## BEGIN Material shown
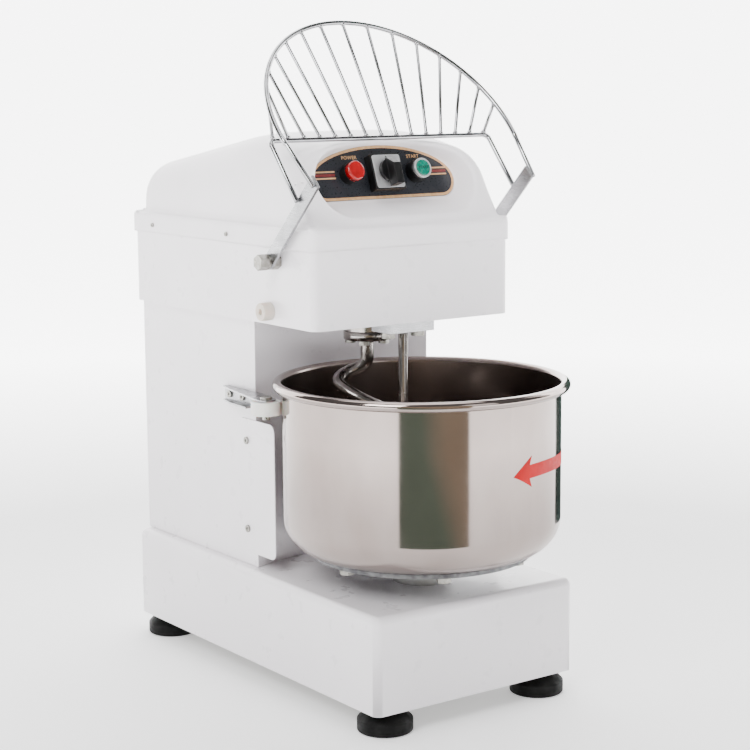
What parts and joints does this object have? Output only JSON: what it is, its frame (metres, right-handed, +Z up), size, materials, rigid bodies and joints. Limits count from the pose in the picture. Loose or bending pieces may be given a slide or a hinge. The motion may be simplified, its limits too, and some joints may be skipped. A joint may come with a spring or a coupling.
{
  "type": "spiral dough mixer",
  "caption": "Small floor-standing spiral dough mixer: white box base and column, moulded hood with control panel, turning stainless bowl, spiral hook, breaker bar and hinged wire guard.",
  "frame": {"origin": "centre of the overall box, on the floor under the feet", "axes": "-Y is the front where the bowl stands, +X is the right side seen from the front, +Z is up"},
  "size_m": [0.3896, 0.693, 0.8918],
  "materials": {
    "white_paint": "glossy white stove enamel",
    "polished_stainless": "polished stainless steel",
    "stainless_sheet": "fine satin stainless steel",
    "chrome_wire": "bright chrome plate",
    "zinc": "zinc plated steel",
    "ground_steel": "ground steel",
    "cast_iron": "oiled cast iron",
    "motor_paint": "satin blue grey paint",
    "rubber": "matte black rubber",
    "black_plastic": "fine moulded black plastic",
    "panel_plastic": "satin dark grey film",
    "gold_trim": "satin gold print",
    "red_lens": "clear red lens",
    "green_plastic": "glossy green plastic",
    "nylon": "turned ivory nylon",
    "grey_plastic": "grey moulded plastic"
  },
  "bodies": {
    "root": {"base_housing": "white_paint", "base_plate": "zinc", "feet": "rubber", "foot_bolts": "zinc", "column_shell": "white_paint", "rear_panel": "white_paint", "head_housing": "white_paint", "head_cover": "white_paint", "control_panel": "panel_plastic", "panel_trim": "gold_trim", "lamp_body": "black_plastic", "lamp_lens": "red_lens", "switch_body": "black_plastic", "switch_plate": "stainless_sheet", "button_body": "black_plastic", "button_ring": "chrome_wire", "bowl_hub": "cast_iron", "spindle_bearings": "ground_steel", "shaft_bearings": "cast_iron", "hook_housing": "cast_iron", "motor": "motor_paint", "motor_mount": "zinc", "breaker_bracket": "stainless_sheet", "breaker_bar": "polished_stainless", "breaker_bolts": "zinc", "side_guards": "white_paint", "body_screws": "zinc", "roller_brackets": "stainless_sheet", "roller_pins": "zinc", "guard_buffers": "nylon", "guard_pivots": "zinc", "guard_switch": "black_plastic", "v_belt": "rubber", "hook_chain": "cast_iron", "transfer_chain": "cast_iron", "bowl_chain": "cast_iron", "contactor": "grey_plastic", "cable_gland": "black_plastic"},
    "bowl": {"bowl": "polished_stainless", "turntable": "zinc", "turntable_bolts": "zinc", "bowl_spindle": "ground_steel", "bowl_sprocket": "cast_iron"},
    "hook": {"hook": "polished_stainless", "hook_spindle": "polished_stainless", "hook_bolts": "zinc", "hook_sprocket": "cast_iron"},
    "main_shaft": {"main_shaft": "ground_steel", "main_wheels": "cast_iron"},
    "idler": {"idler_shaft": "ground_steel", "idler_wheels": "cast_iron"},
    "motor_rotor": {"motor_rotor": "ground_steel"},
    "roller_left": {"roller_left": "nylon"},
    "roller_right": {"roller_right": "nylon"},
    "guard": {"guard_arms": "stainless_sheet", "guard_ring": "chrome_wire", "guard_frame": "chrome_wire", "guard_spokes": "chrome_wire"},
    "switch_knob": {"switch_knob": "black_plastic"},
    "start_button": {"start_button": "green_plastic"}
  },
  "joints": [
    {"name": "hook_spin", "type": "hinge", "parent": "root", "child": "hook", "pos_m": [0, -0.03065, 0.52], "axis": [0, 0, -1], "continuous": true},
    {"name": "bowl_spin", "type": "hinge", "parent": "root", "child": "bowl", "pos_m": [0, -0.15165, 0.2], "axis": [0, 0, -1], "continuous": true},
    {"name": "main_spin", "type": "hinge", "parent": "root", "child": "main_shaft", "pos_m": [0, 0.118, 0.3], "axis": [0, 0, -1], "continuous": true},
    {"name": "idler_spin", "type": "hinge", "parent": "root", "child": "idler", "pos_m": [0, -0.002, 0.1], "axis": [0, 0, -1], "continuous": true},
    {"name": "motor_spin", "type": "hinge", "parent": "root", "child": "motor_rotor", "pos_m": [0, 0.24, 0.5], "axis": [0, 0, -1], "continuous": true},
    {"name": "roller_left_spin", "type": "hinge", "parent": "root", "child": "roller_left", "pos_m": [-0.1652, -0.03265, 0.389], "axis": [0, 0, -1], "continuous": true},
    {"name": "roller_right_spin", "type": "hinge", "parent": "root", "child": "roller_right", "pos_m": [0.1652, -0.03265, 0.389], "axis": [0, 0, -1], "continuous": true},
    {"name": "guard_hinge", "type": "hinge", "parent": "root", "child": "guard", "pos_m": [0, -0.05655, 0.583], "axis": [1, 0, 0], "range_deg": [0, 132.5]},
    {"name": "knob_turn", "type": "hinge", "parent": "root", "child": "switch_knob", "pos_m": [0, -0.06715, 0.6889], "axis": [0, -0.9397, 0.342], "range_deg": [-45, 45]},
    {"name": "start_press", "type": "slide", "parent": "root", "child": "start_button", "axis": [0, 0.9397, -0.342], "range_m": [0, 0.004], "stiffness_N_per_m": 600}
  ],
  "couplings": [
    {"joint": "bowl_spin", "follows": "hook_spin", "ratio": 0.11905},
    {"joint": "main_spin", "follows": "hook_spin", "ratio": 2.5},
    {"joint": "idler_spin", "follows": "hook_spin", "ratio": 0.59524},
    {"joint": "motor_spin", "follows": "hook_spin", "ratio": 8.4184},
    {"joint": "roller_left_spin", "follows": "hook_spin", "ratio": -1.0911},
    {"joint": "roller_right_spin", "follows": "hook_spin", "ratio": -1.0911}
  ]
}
## END Material shown
## BEGIN Material shown
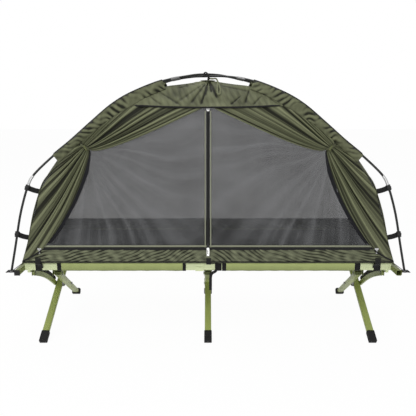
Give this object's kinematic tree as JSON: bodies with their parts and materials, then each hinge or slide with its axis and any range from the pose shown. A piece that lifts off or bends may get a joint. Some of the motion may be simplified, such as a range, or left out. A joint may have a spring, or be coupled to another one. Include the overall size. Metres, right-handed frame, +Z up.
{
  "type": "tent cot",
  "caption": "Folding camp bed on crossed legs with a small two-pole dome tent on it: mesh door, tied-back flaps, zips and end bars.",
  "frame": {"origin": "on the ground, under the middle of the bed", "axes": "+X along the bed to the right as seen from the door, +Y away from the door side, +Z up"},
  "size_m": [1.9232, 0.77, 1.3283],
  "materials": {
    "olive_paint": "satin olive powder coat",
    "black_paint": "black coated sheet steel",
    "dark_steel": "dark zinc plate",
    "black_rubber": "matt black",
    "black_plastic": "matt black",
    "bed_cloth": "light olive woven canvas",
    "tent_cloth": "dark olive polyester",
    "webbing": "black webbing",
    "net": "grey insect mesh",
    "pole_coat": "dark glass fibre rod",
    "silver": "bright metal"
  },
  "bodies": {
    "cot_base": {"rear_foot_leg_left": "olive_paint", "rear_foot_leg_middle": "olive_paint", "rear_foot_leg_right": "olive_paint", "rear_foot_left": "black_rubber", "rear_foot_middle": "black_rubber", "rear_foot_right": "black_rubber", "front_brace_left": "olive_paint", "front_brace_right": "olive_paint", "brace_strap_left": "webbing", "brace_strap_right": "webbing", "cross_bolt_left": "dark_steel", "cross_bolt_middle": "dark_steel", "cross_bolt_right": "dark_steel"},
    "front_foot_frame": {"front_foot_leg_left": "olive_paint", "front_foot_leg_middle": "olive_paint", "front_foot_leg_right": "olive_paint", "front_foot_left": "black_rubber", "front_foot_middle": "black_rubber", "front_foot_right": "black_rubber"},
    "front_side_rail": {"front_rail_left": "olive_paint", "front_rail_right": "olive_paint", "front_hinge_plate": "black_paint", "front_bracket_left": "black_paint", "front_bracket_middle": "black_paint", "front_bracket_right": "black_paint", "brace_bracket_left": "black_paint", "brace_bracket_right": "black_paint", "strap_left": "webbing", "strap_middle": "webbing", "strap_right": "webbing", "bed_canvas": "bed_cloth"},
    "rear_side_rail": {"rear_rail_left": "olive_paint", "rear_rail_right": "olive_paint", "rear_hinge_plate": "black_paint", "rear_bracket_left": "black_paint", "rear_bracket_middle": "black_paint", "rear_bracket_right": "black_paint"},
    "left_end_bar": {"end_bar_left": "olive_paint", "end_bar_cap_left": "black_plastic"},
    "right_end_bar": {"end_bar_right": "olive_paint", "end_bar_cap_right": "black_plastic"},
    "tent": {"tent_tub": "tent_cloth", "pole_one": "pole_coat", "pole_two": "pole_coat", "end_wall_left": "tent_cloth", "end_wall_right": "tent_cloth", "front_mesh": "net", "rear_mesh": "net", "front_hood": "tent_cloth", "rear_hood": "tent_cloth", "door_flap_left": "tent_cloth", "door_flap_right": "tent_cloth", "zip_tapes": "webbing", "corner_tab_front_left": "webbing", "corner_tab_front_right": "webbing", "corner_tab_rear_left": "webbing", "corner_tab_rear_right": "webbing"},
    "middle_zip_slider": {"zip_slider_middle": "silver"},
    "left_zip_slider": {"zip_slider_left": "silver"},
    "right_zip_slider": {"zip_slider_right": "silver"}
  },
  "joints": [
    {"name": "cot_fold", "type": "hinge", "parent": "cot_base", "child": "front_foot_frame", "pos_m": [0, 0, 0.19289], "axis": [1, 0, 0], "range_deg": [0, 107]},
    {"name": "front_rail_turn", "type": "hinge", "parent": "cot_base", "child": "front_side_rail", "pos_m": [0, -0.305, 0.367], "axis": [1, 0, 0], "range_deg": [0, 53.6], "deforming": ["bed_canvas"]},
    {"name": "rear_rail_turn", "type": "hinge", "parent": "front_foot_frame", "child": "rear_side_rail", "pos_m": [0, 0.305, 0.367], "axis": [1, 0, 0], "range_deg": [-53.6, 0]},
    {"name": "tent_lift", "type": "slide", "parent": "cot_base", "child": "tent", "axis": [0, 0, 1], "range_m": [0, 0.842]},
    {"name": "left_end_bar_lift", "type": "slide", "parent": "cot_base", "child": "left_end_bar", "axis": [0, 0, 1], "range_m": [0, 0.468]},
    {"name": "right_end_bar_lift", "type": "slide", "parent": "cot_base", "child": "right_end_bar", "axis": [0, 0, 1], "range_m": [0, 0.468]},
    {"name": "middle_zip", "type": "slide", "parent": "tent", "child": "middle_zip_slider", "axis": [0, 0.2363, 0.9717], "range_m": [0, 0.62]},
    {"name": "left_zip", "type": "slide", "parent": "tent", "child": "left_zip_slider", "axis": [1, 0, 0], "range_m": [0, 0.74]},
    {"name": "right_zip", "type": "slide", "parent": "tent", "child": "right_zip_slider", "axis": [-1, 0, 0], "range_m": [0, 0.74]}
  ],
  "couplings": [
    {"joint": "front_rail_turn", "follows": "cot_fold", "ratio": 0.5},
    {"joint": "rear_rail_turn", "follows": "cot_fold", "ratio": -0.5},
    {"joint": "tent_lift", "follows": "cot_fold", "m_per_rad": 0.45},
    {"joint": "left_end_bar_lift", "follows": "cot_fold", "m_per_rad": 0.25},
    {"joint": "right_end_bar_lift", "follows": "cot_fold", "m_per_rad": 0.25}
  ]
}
## END Material shown
• [Job]: Pick out every line with the string "overall" and copy it.

• [Correct response]:
  "frame": {"origin": "centre of the overall box, on the floor under the feet", "axes": "-Y is the front where the bowl stands, +X is the right side seen from the front, +Z is up"},
Give this object's kinematic tree as JSON: bodies with their parts and materials, then each hinge or slide with its axis and any range from the pose shown. A piece that lifts off or bends may get a joint. Some of the motion may be simplified, such as a range, or left out. A joint may have a spring, or be coupled to another one. Include the overall size. Metres, right-handed frame, +Z up.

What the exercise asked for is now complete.